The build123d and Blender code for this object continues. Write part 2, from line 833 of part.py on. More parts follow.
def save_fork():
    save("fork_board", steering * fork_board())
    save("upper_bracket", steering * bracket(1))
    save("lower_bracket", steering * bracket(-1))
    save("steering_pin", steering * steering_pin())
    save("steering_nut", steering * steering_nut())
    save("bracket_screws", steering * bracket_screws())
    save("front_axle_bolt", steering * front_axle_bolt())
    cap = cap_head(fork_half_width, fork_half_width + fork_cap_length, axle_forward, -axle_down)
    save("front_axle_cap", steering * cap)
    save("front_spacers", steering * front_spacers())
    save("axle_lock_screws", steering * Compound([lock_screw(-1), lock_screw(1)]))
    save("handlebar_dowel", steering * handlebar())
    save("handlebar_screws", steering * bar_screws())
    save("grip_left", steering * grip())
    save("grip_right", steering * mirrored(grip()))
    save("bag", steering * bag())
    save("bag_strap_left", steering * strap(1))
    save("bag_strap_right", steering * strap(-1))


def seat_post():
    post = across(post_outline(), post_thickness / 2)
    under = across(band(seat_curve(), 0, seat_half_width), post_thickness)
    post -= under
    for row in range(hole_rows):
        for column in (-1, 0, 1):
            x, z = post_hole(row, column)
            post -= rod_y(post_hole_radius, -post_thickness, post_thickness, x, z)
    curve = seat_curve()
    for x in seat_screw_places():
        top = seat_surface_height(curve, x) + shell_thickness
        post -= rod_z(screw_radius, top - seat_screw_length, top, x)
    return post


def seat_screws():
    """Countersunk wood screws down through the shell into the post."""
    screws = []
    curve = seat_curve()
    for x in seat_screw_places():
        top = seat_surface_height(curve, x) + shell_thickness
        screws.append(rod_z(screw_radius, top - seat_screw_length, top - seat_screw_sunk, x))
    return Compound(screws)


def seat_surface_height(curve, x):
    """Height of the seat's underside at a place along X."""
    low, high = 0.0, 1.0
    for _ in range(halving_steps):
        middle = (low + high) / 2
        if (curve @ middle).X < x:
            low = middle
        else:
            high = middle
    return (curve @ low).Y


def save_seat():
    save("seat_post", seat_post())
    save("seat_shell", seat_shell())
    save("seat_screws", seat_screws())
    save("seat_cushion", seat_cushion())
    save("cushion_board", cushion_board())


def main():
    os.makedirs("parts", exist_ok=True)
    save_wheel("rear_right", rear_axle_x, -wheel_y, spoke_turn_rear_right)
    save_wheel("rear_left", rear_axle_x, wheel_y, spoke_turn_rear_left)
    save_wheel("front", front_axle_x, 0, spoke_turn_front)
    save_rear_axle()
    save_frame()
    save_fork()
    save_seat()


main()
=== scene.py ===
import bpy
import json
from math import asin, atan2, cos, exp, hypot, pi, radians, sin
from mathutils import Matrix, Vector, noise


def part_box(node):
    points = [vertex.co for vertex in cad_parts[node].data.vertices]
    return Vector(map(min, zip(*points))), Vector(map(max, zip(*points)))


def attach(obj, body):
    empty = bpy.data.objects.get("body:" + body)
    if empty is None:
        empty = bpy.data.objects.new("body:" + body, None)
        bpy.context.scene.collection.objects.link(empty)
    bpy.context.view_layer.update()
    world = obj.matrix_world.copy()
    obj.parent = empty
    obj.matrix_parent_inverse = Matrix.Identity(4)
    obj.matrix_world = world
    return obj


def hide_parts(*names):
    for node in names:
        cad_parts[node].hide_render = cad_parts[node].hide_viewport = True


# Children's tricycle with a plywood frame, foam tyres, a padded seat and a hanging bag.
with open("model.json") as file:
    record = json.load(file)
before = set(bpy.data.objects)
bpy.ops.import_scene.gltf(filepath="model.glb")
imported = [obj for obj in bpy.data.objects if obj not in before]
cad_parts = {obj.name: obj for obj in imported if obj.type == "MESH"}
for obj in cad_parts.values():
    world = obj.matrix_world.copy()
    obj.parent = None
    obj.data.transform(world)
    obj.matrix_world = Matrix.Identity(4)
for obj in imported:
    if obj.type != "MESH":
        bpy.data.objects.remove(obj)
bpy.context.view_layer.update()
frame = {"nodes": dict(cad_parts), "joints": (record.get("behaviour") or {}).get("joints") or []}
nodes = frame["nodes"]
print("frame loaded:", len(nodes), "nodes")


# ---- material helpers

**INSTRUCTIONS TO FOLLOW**
Give again, word for word, the lines starting at the line that has "rear_axle_x, wheel_y, spoke_turn_rear_left)" and ending at the line that has "if empty is", with both of those lines included and nothing else.

**PROBLEM SOLUTION**
    save_wheel("rear_left", rear_axle_x, wheel_y, spoke_turn_rear_left)
    save_wheel("front", front_axle_x, 0, spoke_turn_front)
    save_rear_axle()
    save_frame()
    save_fork()
    save_seat()


main()
=== scene.py ===
import bpy
import json
from math import asin, atan2, cos, exp, hypot, pi, radians, sin
from mathutils import Matrix, Vector, noise


def part_box(node):
    points = [vertex.co for vertex in cad_parts[node].data.vertices]
    return Vector(map(min, zip(*points))), Vector(map(max, zip(*points)))


def attach(obj, body):
    empty = bpy.data.objects.get("body:" + body)
    if empty is None:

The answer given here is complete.